LAS VEGAS (CN) - Las Vegas Valley Water District fired 17 senior employees to cover up illegal spending and misrepresentations of its finances, one of the former workers claims in court.

Lyndalou Bullard sued the water district in Clark County Court, claiming she is one of 17 senior employees that the water district fired on a pretext.

"In truth, they were terminated before they could publicly acknowledge facts they had privately learned to be true," Bullard says in the March 25 complaint.

Bullard, 58, says her job was "architect of the Employee Development Division."

She claims the district misrepresented the cost of operating seven ranches in central and south-central Nevada that the district bought for water rights, the "true cost" of automated water readers that she says never worked as intended and a new, "disastrously overbuilt" building at the Springs Preserve.

"At a time when public distrust is at its highest, 17 or LVVWD's most senior staff were wrongfully terminated just as they began to go public with their concerns about this continuing campaign of egregious misrepresentations and cover-ups," she says in the complaint.

Contrary to the water district's purchasing regulations, Bullard says "management had illegally engaged in purchasing conduct with no competitive bidding process and illegally attempted to cover this up by lying to the public, the ratepayers, the media, and its own management."

Bullard claims the illegal purchasing happened as the water district "is asking the public to reach into their pocket and fund an over $600 million project to complete the second and third 'straws' into Lake Mead, as well as construct pumping stations and facilities."

She says the water district in 2002 paid Datamatic nearly $38 million to install its Firefly automated water meter reader system that was supposed to be "cost-effective."

But she says "this technology never worked" and "was a complete and utter failure."

The Firefly system malfunctioned, resulting in "sudden, one-time incremental increases" in customers' water bills, Bullard says.

Those sudden increases included a $2,700 water bill for one customer and an $840.20 bill for another, KTNV News reported in 2012.

Bullard claims the water district "did not engage in any competitive bidding with third parties" before awarding the Firefly contract to Datamatic and then had to pay $500 each to buy more than 385,000 new 'mart meters from ITRON.

"Instead of brining legal action against Datamatic or going public with the failed technology, LVVWD chose to hide it, at the expense of ratepayers," Bullard claims.

She says that expense alone came to more than $76 million.

From 2006 to 2008 the district paid about $80 million to buy seven ranches for their water rights, Bullard says.

"From the moment the ranches were purchased, said ranches have been unprofitable - contrary to representations by defendants to the board of directors, ratepayers, and the media," she says, echoing claims that the Southern Nevada Water Authority's former comptroller Randall Buie made in a lawsuit on March 6.

Another reason for her termination, Bullard says, was to deny her full retirement benefits.
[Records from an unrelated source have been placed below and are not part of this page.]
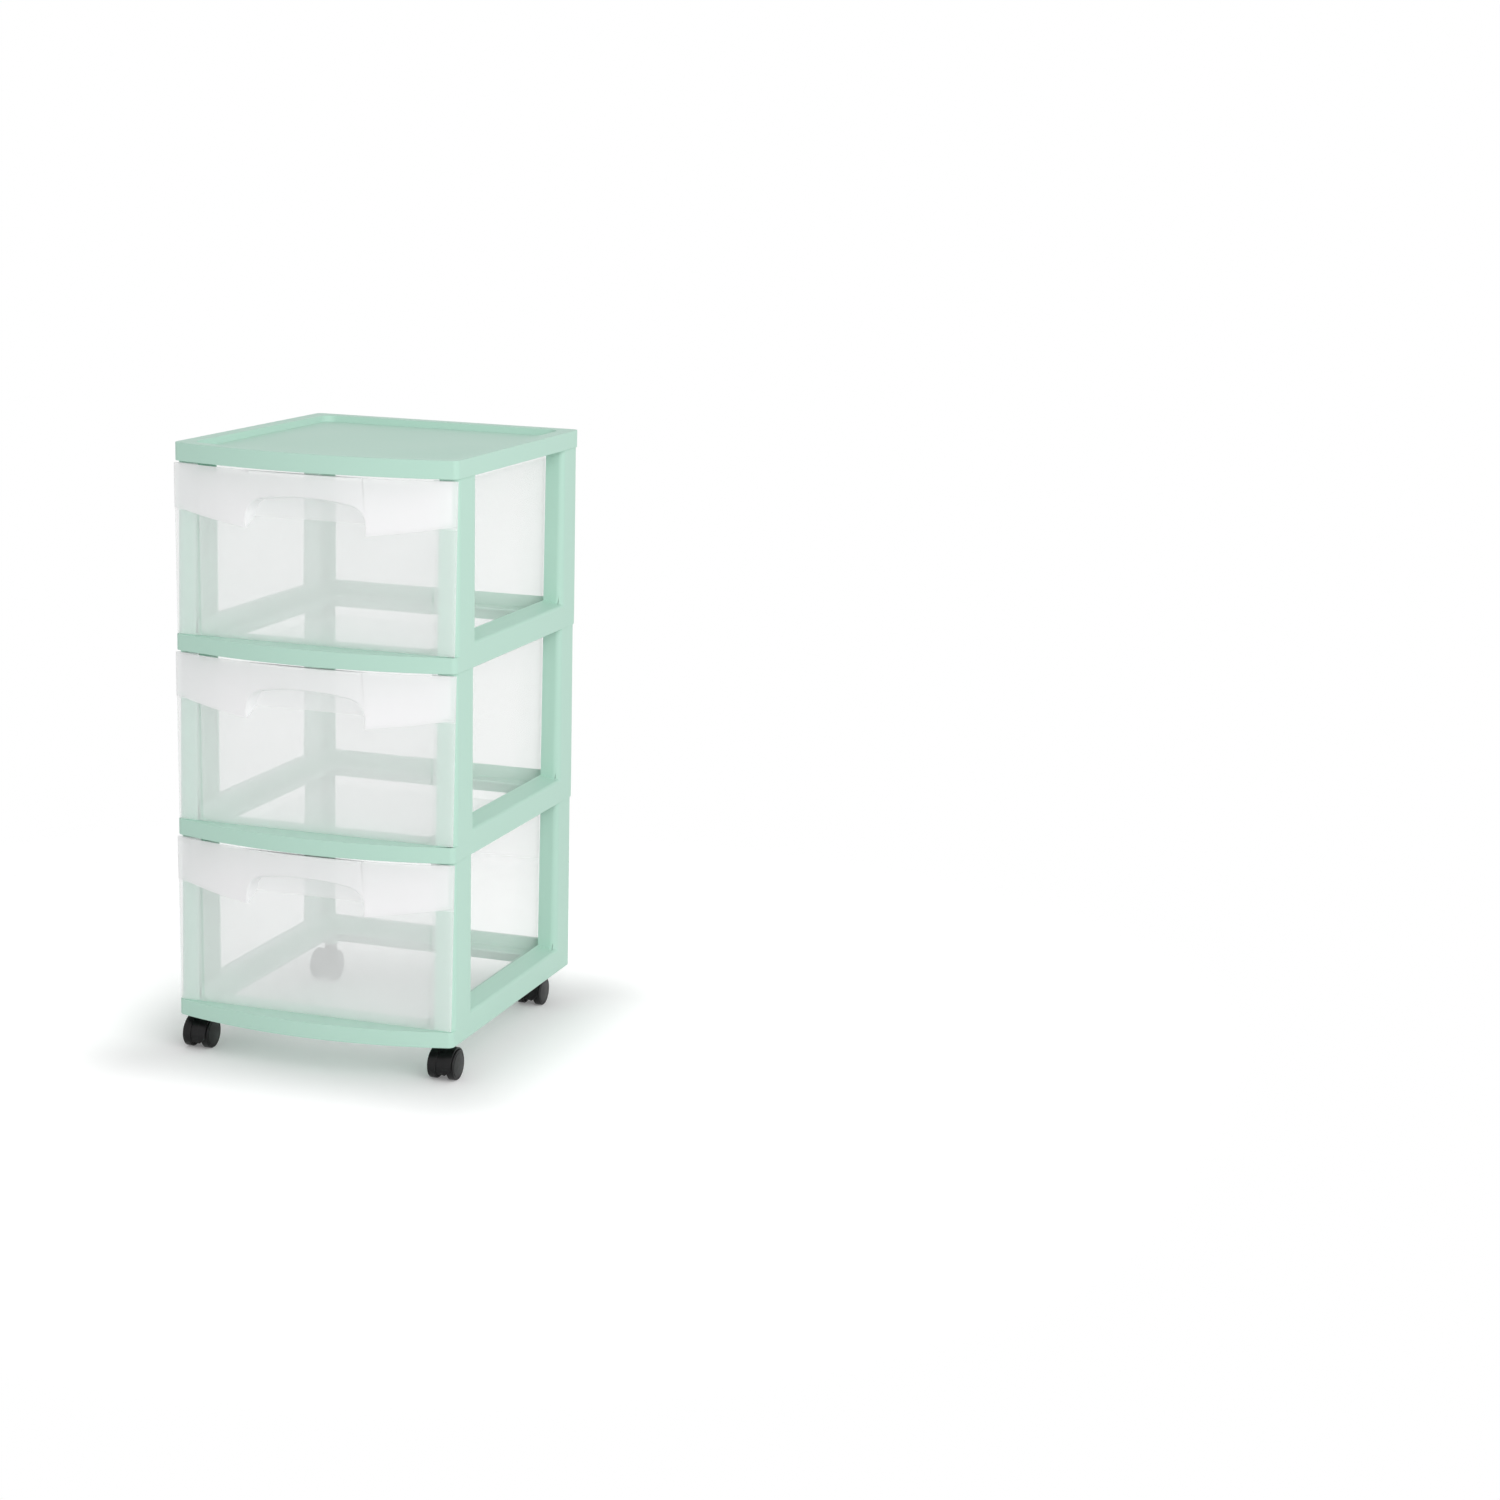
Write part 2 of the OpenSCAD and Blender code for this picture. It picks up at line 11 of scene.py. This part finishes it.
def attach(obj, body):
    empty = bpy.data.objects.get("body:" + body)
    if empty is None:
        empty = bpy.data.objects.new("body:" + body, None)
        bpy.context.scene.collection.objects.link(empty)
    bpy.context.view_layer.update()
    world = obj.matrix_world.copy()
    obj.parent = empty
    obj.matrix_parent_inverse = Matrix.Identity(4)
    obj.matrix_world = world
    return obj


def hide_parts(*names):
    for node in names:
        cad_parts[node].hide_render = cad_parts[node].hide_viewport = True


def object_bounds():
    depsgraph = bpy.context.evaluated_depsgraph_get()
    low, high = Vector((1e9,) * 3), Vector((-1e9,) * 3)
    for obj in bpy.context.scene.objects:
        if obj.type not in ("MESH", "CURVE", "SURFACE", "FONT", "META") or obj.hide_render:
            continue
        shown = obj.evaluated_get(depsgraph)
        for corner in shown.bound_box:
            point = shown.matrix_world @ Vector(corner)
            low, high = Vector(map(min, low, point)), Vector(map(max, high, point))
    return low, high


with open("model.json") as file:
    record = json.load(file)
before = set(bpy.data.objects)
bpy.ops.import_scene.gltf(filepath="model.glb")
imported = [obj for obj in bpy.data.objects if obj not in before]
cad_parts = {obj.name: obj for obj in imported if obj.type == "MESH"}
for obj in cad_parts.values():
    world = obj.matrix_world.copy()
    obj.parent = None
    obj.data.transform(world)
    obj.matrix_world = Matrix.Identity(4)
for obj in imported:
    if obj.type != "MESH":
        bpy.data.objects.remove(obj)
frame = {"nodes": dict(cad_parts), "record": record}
cad_low, cad_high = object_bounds()

MM = 0.001
WHITE = (1, 1, 1, 1)
TIERS = ("bottom", "middle", "top")
CORNERS = ("front_left", "front_right", "rear_left", "rear_right")
BODY_OF = {
    node: body
    for body, nodes in frame["record"]["behaviour"]["bodies"].items()
    for node in nodes
}


# ---------------------------------------------------------------- materials

POLYPROPYLENE_IOR = 1.49
NYLON_IOR = 1.53

# Nearly all of a noise lies between these two values
NOISE_LOW, NOISE_HIGH = 0.3, 0.7

# Of the light that the haze in a see-through wall catches, the share that goes on through it
GLOW_SHARE = 0.3
# The share of its haze that such a wall has for shadows, so that the inside stays bright
SHADOW_SHARE = 0.2


def linear(hex_colour):
    """An sRGB hex colour as the linear RGBA that Blender's sockets take."""
    shares = [int(hex_colour[i:i + 2], 16) / 255 for i in (0, 2, 4)]
    light = [c / 12.92 if c <= 0.04045 else ((c + 0.055) / 1.055) ** 2.4 for c in shares]
    return (*light, 1)


def add(tree, kind, settings=None, **links):
    """Adds one node. Settings are its properties, and links feed its inputs.

    Each link is a socket or a value. Base_Color is the input of that name, and _3 is input
    number 3."""
    node = tree.nodes.new(kind)
    for name, value in (settings or {}).items():
        setattr(node, name, value)
    for name, value in links.items():
        key = int(name[1:]) if name[1:].isdigit() else name.replace("_", " ")
        socket = node.inputs[key]
        if isinstance(value, bpy.types.NodeSocket):
            tree.links.new(value, socket)
        else:
            socket.default_value = value
    return node


def new_material(name):
    """An empty node material, with its tree and its object coordinates."""
    material = bpy.data.materials.new(name)
    material.use_nodes = True
    tree = material.node_tree
    tree.nodes.clear()
    place = add(tree, "ShaderNodeTexCoord").outputs["Object"]
    return material, tree, place


def moulded_bump(tree, place, grain, height):
    """The faint unevenness of a moulded wall: grain is its size and height its depth, in mm.

    The etching of a real tool is finer than a pixel here, so the grain is drawn coarser."""
    noise = add(tree, "ShaderNodeTexNoise", Vector=place, Scale=1 / (grain * MM), Detail=2.0)
    return add(
        tree, "ShaderNodeBump", Height=noise.outputs["Fac"], Distance=height * MM, Strength=1.0
    ).outputs["Normal"]


def uneven_sheen(tree, place, patch, detail, smooth, rough):
    """Roughness that wanders between smooth and rough in patches of so many mm.

    Gives the roughness and the noise that it follows."""
    noise = add(
        tree, "ShaderNodeTexNoise", Vector=place, Scale=1 / (patch * MM), Detail=detail
    ).outputs["Fac"]
    roughness = add(
        tree, "ShaderNodeMapRange", Value=noise,
        _1=NOISE_LOW, _2=NOISE_HIGH, _3=smooth, _4=rough
    ).outputs[0]
    return roughness, noise


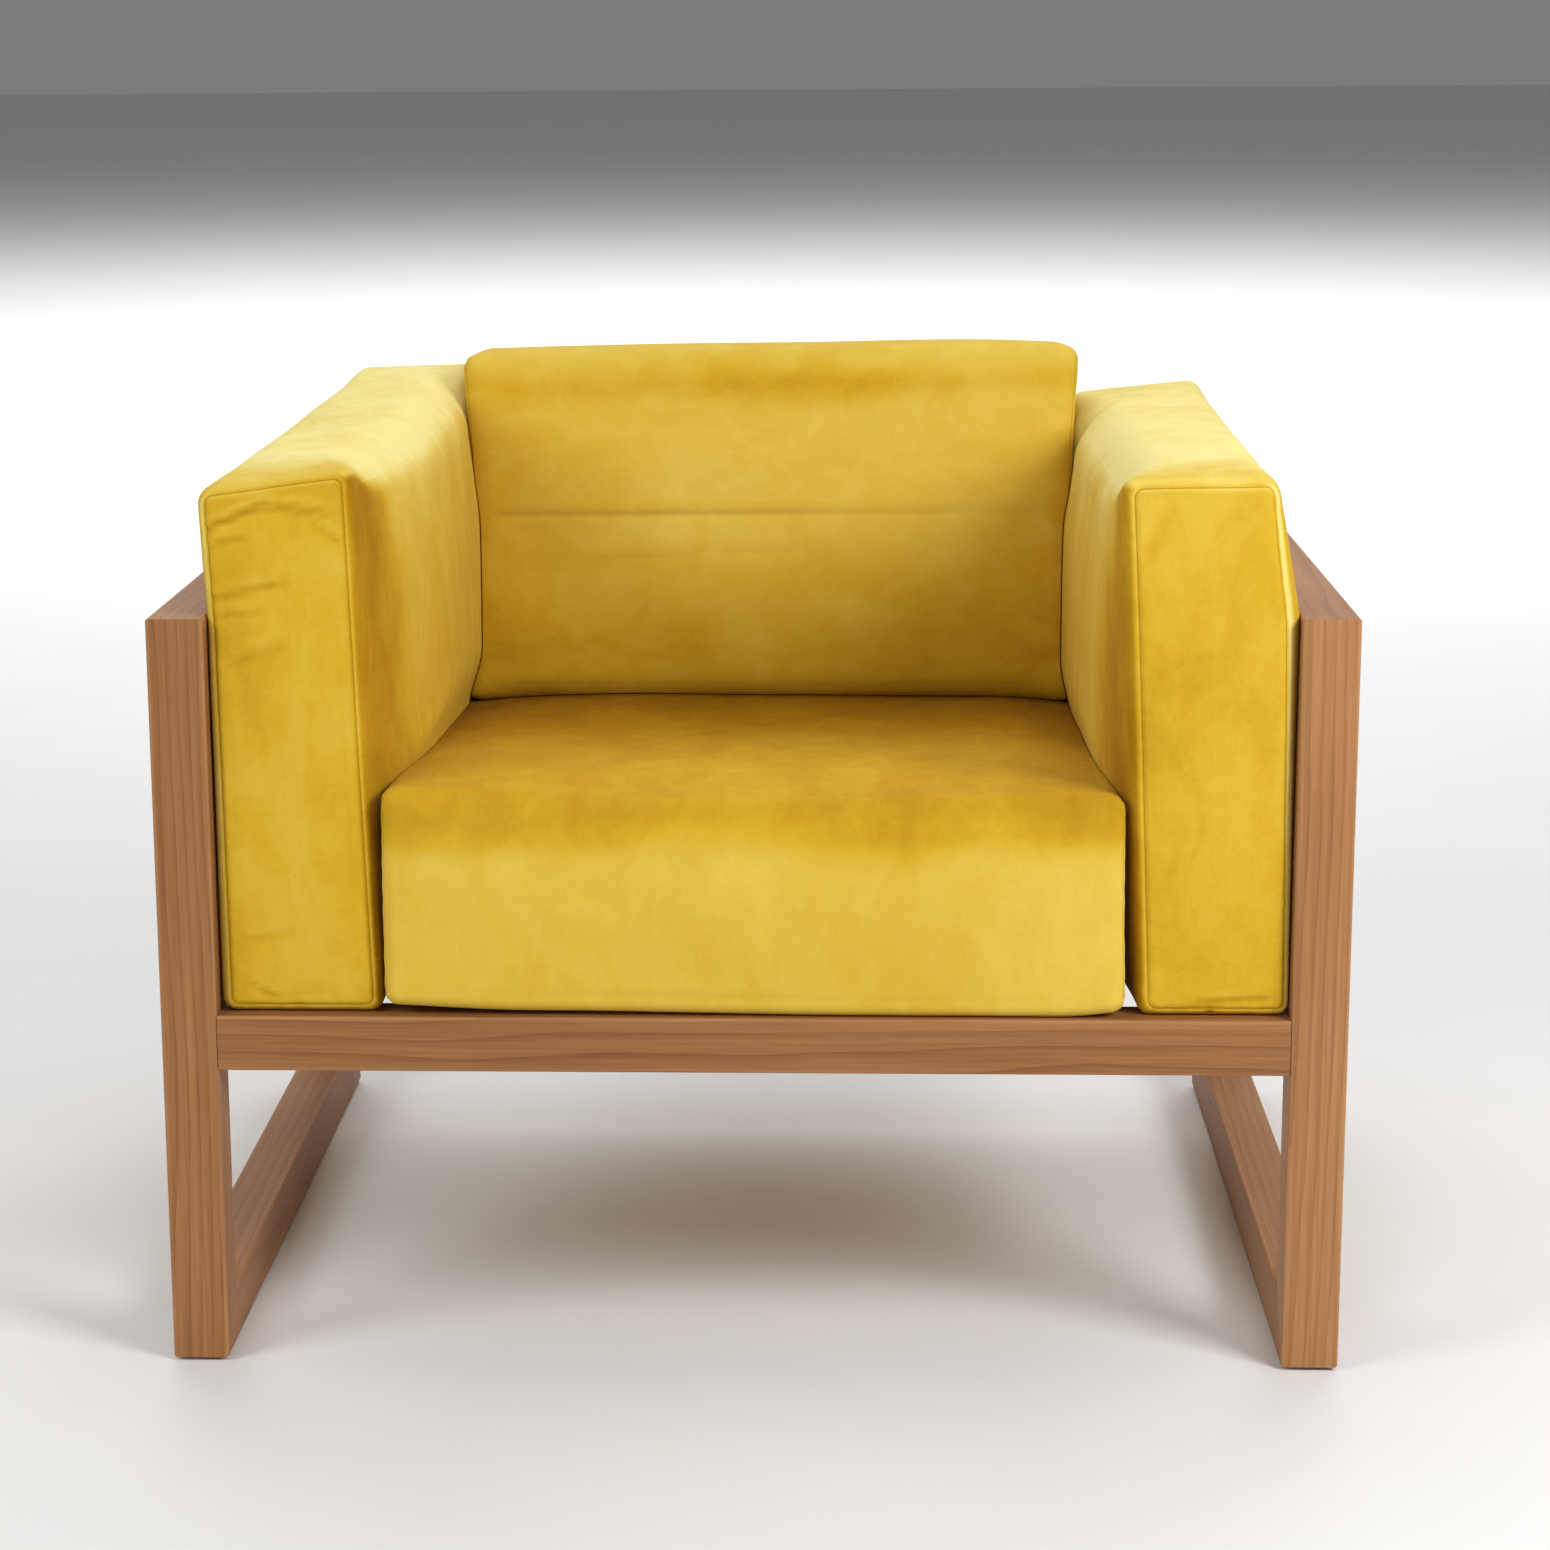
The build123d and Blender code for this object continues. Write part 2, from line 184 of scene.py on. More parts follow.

When she turned 60, she would have qualified for early retirement with full benefits as an employee with more than 10 years.

She seeks back pay, front pay, damages and punitive damages for breach of contract, bad faith, age discrimination, retaliation, wrongful discharge and infliction of emotional distress.

She is represented by Matthew Q. Callister.

Las Vegas Valley Water District officials did not return calls seeking comment.